Suleiman's forces reached Belgrade on 27 June after a forty-nine-day march. Here he met with John II Sigismund Zápolya who he earlier promised to make the ruler of all Hungary. Learning of Zrinski's success in an attack upon a Turkish encampment at Siklós, Suleiman decided to postpone his attack on Eger () and instead attack Zrinski's fortress at Szigetvár to eliminate him as a threat.

Siege

The advanced guard of the Turks arrived on 2 August 1566 and the defenders made several successful sorties causing considerable loss to the Turks. The Sultan arrived with the main force on 5 August and his big war tent was erected on the Similehov hill, giving him a view of the battle. The Sultan stayed in his camp where he received verbal battle progress reports from his Grand Vizier Sokollu Mehmed Pasha, the real operational commander of the Ottoman forces.

Count Zrinski found himself besieged by a hostile army of at least 150,000 soldiers with powerful artillery.

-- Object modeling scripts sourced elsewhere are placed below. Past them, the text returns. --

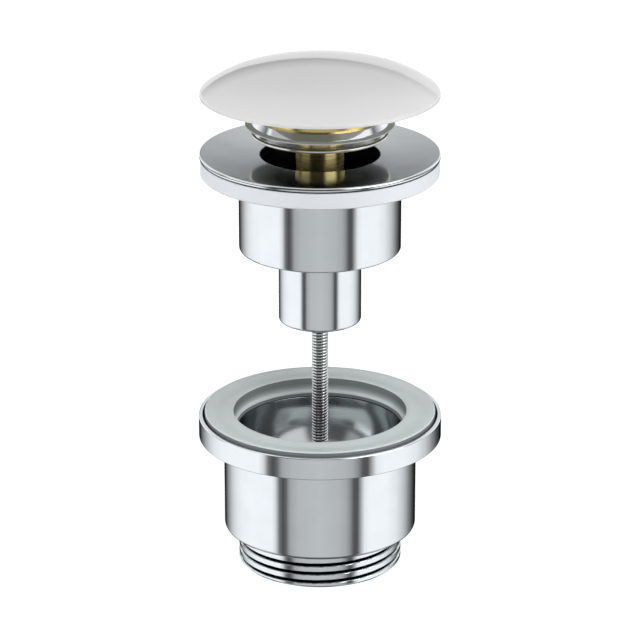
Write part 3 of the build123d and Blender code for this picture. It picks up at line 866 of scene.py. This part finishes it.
def make_top_flange():
    flange_r = node_radius("top_flange")
    rim_top = node_top("top_flange")
    skirt_end = node_bottom("top_flange")
    seat = node_top("flange_gasket")
    throat_edge = rim_top - FLANGE_DISH
    lip = throat_edge - THROAT_LIP
    groove_top = rim_top - GROOVE_DROP
    groove = groove_top - GROOVE_HALF
    groove_bottom = groove - GROOVE_HALF
    corners = [
        (THROAT_R, lip, 0.15),
        (THROAT_R, throat_edge, 0.18),
        (flange_r, rim_top, 0.4),
        (flange_r, groove_top, 0),
        (flange_r - GROOVE_DEPTH, groove, 0),
        (flange_r, groove_bottom, 0),
        (flange_r, seat + FLANGE_BEVEL_HEIGHT, 0.08),
        (flange_r - FLANGE_BEVEL, seat, 0),
        (SKIRT_R, seat, 0),
        (SKIRT_R, skirt_end, 0.2),
        (SKIRT_BORE_R, skirt_end, 0.2),
        (SKIRT_BORE_R, lip - (SKIRT_BORE_R - THROAT_R), 0),
    ]

    # The groove's faces take a painted shade, the narrow band at the rim's foot a painted shadow
    def finish(r, z):
        if groove_bottom - NEAR < z < groove_top and r < flange_r - NEAR:
            return 2
        in_painted_shadow = r > flange_r - 2 * FLANGE_BEVEL and z < seat + DARK_LINE_HEIGHT
        return 1 if in_painted_shadow else 0

    flange = turned("flange_shell", rounded(corners), FINE_COLUMNS, finish=finish)
    finishes = (satin_chrome, painted_shadow_line_chrome, groove_chrome_painted_shade)
    dress(flange, "insert", finishes, "top_flange")


# Basin gasket: dished top, and a bore that sweeps in to a thin lip
SEAL_LIP_OFFSET = 0.35
SEAL_LIP_REACH = 0.75
SEAL_LIP_HEIGHT = 0.9
SWEEP_HEIGHT = 2.5
SWEEP_STEPS = 8
SWEEP_LAP = 0.25
RIM_WIDTH = 1.2
# Valley and crest of the dish: distance from the bore and depth below the top
VALLEY = (3.8, 0.65)
CREST = (0.9, 0.12)
BORE_DROP = 0.25


def make_basin_gasket():
    outer_r = node_radius("basin_gasket")
    foot = node_bottom("basin_gasket")
    top = node_top("basin_gasket")
    lip_r = CUP_BORE_R + SEAL_LIP_OFFSET
    bore_r = lip_r + SEAL_LIP_REACH
    lip_top = foot + SEAL_LIP_HEIGHT
    corners = [
        (lip_r, lip_top, 0.2),
        (lip_r, foot, 0),
        (outer_r, foot, 0),
        (outer_r, top, 0.35),
        (outer_r - RIM_WIDTH, top, 1.5),
        (bore_r + VALLEY[0], top - VALLEY[1], 6.0),
        (bore_r + CREST[0], top - CREST[1], 1.2),
        (bore_r, top - BORE_DROP, 0.25),
    ]
    inward = bore_r - lip_r - SWEEP_LAP
    for step in range(SWEEP_STEPS + 1):
        turn = pi / 2 * step / SWEEP_STEPS
        r = bore_r - inward * (1 - cos(turn))
        corners.append((r, lip_top + SWEEP_HEIGHT * (1 - sin(turn)), 0))
    gasket = turned("basin_seal", rounded(corners), FINE_COLUMNS)
    # Its upright walls get a painted shade from the grey rubber
    dress(gasket, "lower_body", (grey_rubber,), "basin_gasket")


# Cap: glazed dome with a tight lower edge over an unglazed, hollowed underside, whose dark olive tint
# is painted shade
CAP_DOME = 7.8
CROWN_REACH = 20.0
CROWN_DROP = 2.7
CROWN_STEPS = 20
SHOULDER_INSET = 0.45
SHOULDER_RISE = 0.55
SHOULDER_STEPS = 24
TURN_DROP = 0.1
TURN_STEPS = 5
CAP_EDGE_DROP = 0.62
RECESS_CLEARANCE = 0.1
RECESS_RISE = 2.65
HOLLOW_INSET = 2.55
HOLLOW_RISE = 5.4
GLAZE_WRAP = 0.6


def make_cap():
    cap_r = node_radius("ceramic_cap")
    top = node_top("ceramic_cap")
    under = node_bottom("ceramic_cap")
    widest = top - CAP_DOME
    edge = widest - CAP_EDGE_DROP
    recess_r = node_radius("backing_disc") + RECESS_CLEARANCE
    recess_top = node_bottom("backing_disc") + RECESS_RISE
    hollow_r = recess_r - HOLLOW_INSET
    hollow_top = recess_top + HOLLOW_RISE
    crown_end = (CROWN_REACH, top - CROWN_DROP)
    crown, slope = tangent_arc((0.0, top), (1.0, 0.0), crown_end, CROWN_STEPS)
    shoulder_end = (cap_r - SHOULDER_INSET, widest + SHOULDER_RISE)
    shoulder, slope = tangent_arc(crown[-1], slope, shoulder_end, SHOULDER_STEPS)
    turn, _ = tangent_arc(shoulder[-1], slope, (cap_r, widest - TURN_DROP), TURN_STEPS)
    corners = [(0.0, top, 0)]
    corners += [(r, z, 0) for r, z in crown + shoulder + turn]
    corners += [
        (cap_r, edge, 0.1),
        (recess_r, under, 0.2),
        (recess_r, recess_top, 0),
        (hollow_r, recess_top, 0),
        (hollow_r, hollow_top, 0.8),
        (0.0, hollow_top, 0),
    ]

    # The underside and the hollow take the unglazed clay with its painted shade
    def finish(r, z):
        below = z < edge + NEAR and r < cap_r - GLAZE_WRAP
        inside = z < hollow_top + NEAR and r < recess_r + NEAR
        return 1 if below or inside else 0

    cap = turned("glazed_cap", rounded(corners), FINE_COLUMNS, finish=finish)
    dress(cap, "plug", (ceramic, biscuit_painted_shade), "ceramic_cap")


# Bore of the plate, disc and washer that sit on the stem's spigot
SPIGOT_BORE_R = 4.05

# Plug plate: steep cone that stands round the brass disc, and the flat soft lip round its foot
CONE_FOOT_R = 17.0
CONE_FOOT = 117.5
CONE_TOP_R = 16.3
CONE_TOP = 119.05
CONE_WALL = 0.4
CONE_UNDERSIDE_INSET = 0.9
DISC_GAP = 0.02
SEAL_GRIP = 0.85
SEAL_EXTRA = 0.17
SEAL_DROP = 0.2
SEAL_EDGE = 0.22
SEAL_FLARE = 0.3
SEAL_TUCK = 0.06


def make_plate_and_seal():
    disc_r = node_radius("backing_disc") + DISC_GAP
    plate_top = node_top("plug_plate")
    rim_bottom = node_bottom("plug_plate")
    corners = [
        (SPIGOT_BORE_R, plate_top - CONE_WALL, 0),
        (CONE_TOP_R - CONE_UNDERSIDE_INSET, plate_top - CONE_WALL, 0.3),
        (CONE_FOOT_R - CONE_WALL, rim_bottom, 0),
        (CONE_FOOT_R, rim_bottom, 0),
        (CONE_FOOT_R, CONE_FOOT, 0.1),
        (CONE_TOP_R, CONE_TOP, 0.1),
        (disc_r, CONE_TOP, 0.05),
        (disc_r, plate_top, 0),
        (SPIGOT_BORE_R, plate_top, 0),
    ]
    plate = turned("plate_cone", rounded(corners))
    dress(plate, "plug", (chrome,), "plug_plate")
    seal_r = node_radius("plug_seal") + SEAL_EXTRA
    foot = node_bottom("plug_seal")
    lip = CONE_FOOT - SEAL_DROP
    grip_r = CONE_FOOT_R - SEAL_GRIP
    corners = [
        (grip_r, foot, 0.15),
        (CONE_FOOT_R + SEAL_FLARE, foot, 0.3),
        (seal_r, lip - SEAL_EDGE, 0.08),
        (seal_r, lip, 0.08),
        (CONE_FOOT_R, CONE_FOOT - SEAL_TUCK, 0),
        (CONE_FOOT_R, rim_bottom, 0),
        (grip_r, rim_bottom, 0.15),
    ]
    seal = turned("seal_lip", rounded(corners))
    dress(seal, "plug", (seal_rubber,), "plug_seal")


# Seat washer: brass lip round a black sealing face
WASHER_CONE = 1.5
LIP_WIDTH = 0.3
LIP_BOTTOM = 0.34
LIP_EDGE = 0.26


def make_seat_washer():
    washer_r = node_radius("seat_washer")
    bottom = node_bottom("seat_washer")
    top = node_top("seat_washer")
    corners = [
        (SPIGOT_BORE_R, bottom, 0),
        (washer_r - WASHER_CONE, bottom, 0),
        (washer_r - LIP_WIDTH, top - LIP_BOTTOM, 0),
        (washer_r, top - LIP_EDGE, 0.05),
        (washer_r, top, 0),
        (SPIGOT_BORE_R, top, 0),
    ]

    def finish(r, z):
        on_lip = z > top - LIP_BOTTOM + NEAR or r > washer_r - LIP_WIDTH + NEAR
        return 0 if on_lip else 1

    washer = turned("seat_lip", rounded(corners), finish=finish)
    dress(washer, "plug", (lip_brass, black_rubber), "seat_washer")


# Lower disc: thin plate whose rim stands out from a dark step
STEP_RISE = 0.18
STEP_INSET = 0.4
STEP_TOP_INSET = 0.48
STEP_SLOPE = 0.02


def make_lower_disc():
    disc_r = node_radius("lower_disc")
    bottom = node_bottom("lower_disc")
    top = node_top("lower_disc")
    edge = top - STEP_RISE
    corners = [
        (SPIGOT_BORE_R, bottom, 0),
        (disc_r, bottom, 0.06),
        (disc_r, edge, 0.12),
        (disc_r - STEP_INSET, edge + STEP_SLOPE, 0),
        (disc_r - STEP_TOP_INSET, top, 0.08),
        (SPIGOT_BORE_R, top, 0),
    ]

    def finish(r, z):
        if r > disc_r - NEAR:
            return 2
        return 1 if z > edge and r > disc_r - STEP_TOP_INSET - NEAR else 0

    disc = turned("plug_disc", rounded(corners), finish=finish)
    dress(disc, "plug", (disc_chrome, lip_brass, rim_chrome), "lower_disc")


# Click spring: open coil with flat ends, built at one length; the real spring shortens as the plug
# goes down
WIRE_R = 0.55
WIRE_SIDES = 12
SPRING_TURNS = 3.5
SPRING_STEPS = 168


def make_spring():
    bottom = node_bottom("click_spring")
    top = node_top("click_spring")
    length = top - bottom
    mean_r = node_radius("click_spring") - WIRE_R
    sections = []
    for step in range(SPRING_STEPS + 1):
        angle = 2 * pi * SPRING_TURNS * step / SPRING_STEPS
        middle = bottom + WIRE_R / 2 + (length - WIRE_R) * step / SPRING_STEPS
        section = []
        for side in range(WIRE_SIDES):
            around_wire = 2 * pi * side / WIRE_SIDES
            r = mean_r + WIRE_R * cos(around_wire)
            z = min(top, max(bottom, middle + WIRE_R * sin(around_wire)))
            section.append((r * cos(angle) * MM, r * sin(angle) * MM, z * MM))
        sections.append(section)
    spring = make_piece("coil_spring", *swept(sections))
    dress(spring, "insert", (steel,), "click_spring")
    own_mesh(spring)


make_body()
make_bridge()
make_screw()
make_top_flange()
make_basin_gasket()
make_cap()
make_plate_and_seal()
make_seat_washer()
make_lower_disc()
make_spring()
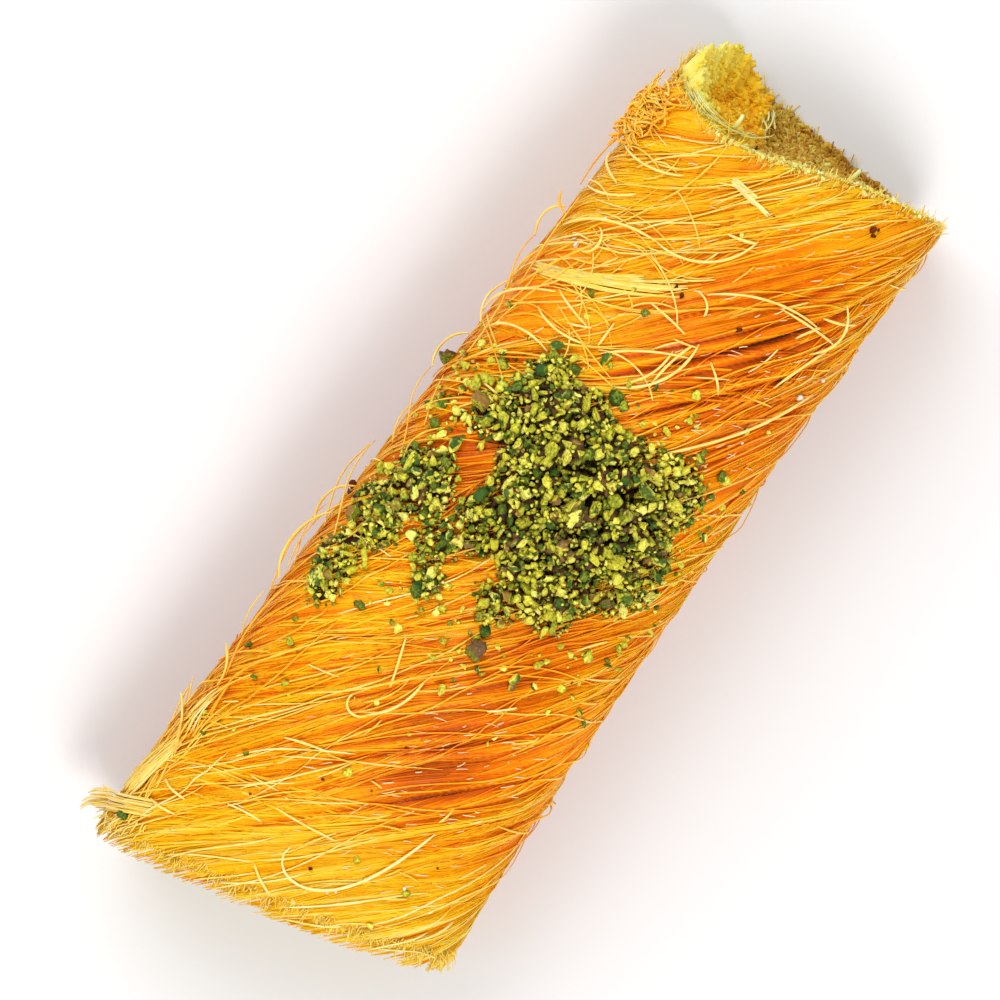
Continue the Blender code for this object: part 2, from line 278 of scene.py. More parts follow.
def ring_faces(rows: int, columns: int, close_rows: bool) -> Array:
    """Quads over a grid of vertices that is closed round its columns, and round its rows if asked.

    Args:
        rows: How many rings there are.
        columns: Vertices in each.
        close_rows: Whether the last ring joins the first.

    Returns:
        Vertex numbers, one row a quad.
    """
    row = np.arange(rows if close_rows else rows - 1)[:, None]
    column = np.arange(columns)[None, :]
    after, beside = (row + 1) % rows, (column + 1) % columns
    here, there = row * columns, after * columns
    corners = (here + column, here + beside, there + beside, there + column)
    return np.stack(np.broadcast_arrays(*corners), axis=-1).reshape(-1, 4)


def tapered(way: Array, less: float) -> Array:
    """Share of the radius that a strand has along its way, less at both ends: 1 - less |2 w - 1|^6."""
    return 1 - less * np.abs(2 * way - 1) ** 6


@dataclass
class Tubes:
    """Many round strands as one mesh, each closed at both ends.

    Each strand's ring at a point of its path is the path plus radius times (cos a * normal + sin a *
    side), for equal steps of a; side is the path's direction crossed with the normal.
    """

    sides: int = 3
    floor_gap: float = 0.05 * MM
    points: list[Array] = field(default_factory=list)
    faces: list[Array] = field(default_factory=list)
    caps: list[Array] = field(default_factory=list)
    bakes: list[Array] = field(default_factory=list)
    count: int = 0

    def add(self, paths: Array, normals: Array, radius: Array, bake: Array) -> None:
        """Adds strands.

        Args:
            paths: Centre points, strands by points by 3.
            normals: Directions away from the log, like paths.
            radius: Radius at each point, strands by points.
            bake: Browning at each point, strands by points.
        """
        number, length = paths.shape[:2]
        paths = paths.copy()
        paths[..., 2] = np.maximum(paths[..., 2], radius + self.floor_gap)
        ahead = unit(np.gradient(paths, axis=1))
        side = unit(np.cross(ahead, normals))
        up = np.cross(side, ahead)
        angle = TURN * (np.arange(self.sides) + 0.5) / self.sides
        ring = np.cos(angle)[:, None] * up[:, :, None, :] + np.sin(angle)[:, None] * side[:, :, None, :]
        rings = paths[:, :, None, :] + radius[:, :, None, None] * ring
        first = self.count + np.arange(number)[:, None, None] * (length * self.sides)
        quads = ring_faces(length, self.sides, False)[None] + first
        cap = np.arange(self.sides)
        ends = np.stack([cap[::-1], cap + (length - 1) * self.sides])[None] + first
        self.points.append(rings.reshape(-1, 3))
        self.faces.append(quads.reshape(-1, 4))
        self.caps.append(ends.reshape(-1, self.sides))
        self.bakes.append(np.repeat(np.broadcast_to(bake, (number, length)).ravel(), self.sides))
        self.count += number * length * self.sides

    def add_rods(self, roots: Array, aims: Array, curls: Array, radius: Array, bake: Array) -> None:
        """Adds short rods: root + aim w + curl w^2, for w from 0 to 1 in three steps.

        Args:
            roots: Where they start.
            aims: Where they point, as long as they are.
            curls: How far their tips are bent aside.
            radius: Radius of each.
            bake: Browning of each.
        """
        way = np.array([0.0, 0.55, 1.0])[None, :, None]
        paths = roots[:, None] + aims[:, None] * way + curls[:, None] * way**2
        normals = np.broadcast_to(np.cross(aims, curls + 0.01 * MM)[:, None], paths.shape)
        slim = np.array([1.0, 0.95, 0.7])[None, :]
        self.add(paths, normals, radius[:, None] * slim, bake[:, None])

    def piece(self, name: str) -> Piece:
        """The strands so far as one object, with their browning as the attribute bake."""
        points, bakes = np.concatenate(self.points), np.concatenate(self.bakes)
        return new_piece(name, points, self.faces + self.caps, bake=bakes)


# ---- finishes


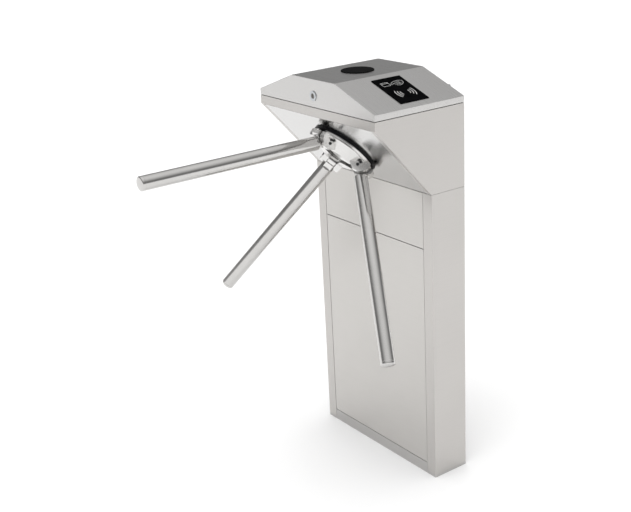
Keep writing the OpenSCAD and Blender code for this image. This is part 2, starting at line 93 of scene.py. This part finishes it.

Zrinski had assembled a force of around 2,300 Croatian and Hungarian soldiers prior to the siege. These consisted of his personal forces, and those of his friends and allies, primarily Count Gašpar Alapić and lieutenants Miklouš Kobak, Petar Patačić, and Vuk Paprutović. The majority of the defenders were Croatian, with a significant Hungarian contingent represented in both the men-at-arms and the leadership.

Szigetvár was divided by water into three sections: the old town, the new town, and the castle—each of which was linked to the next by bridges and to the land by causeways. Although it was not built on particularly high ground, the inner castle, which occupied much of the area of today's castle, was not directly accessible to the attackers. This was because two other baileys had to be taken and secured before a final assault on the inner castle could be launched.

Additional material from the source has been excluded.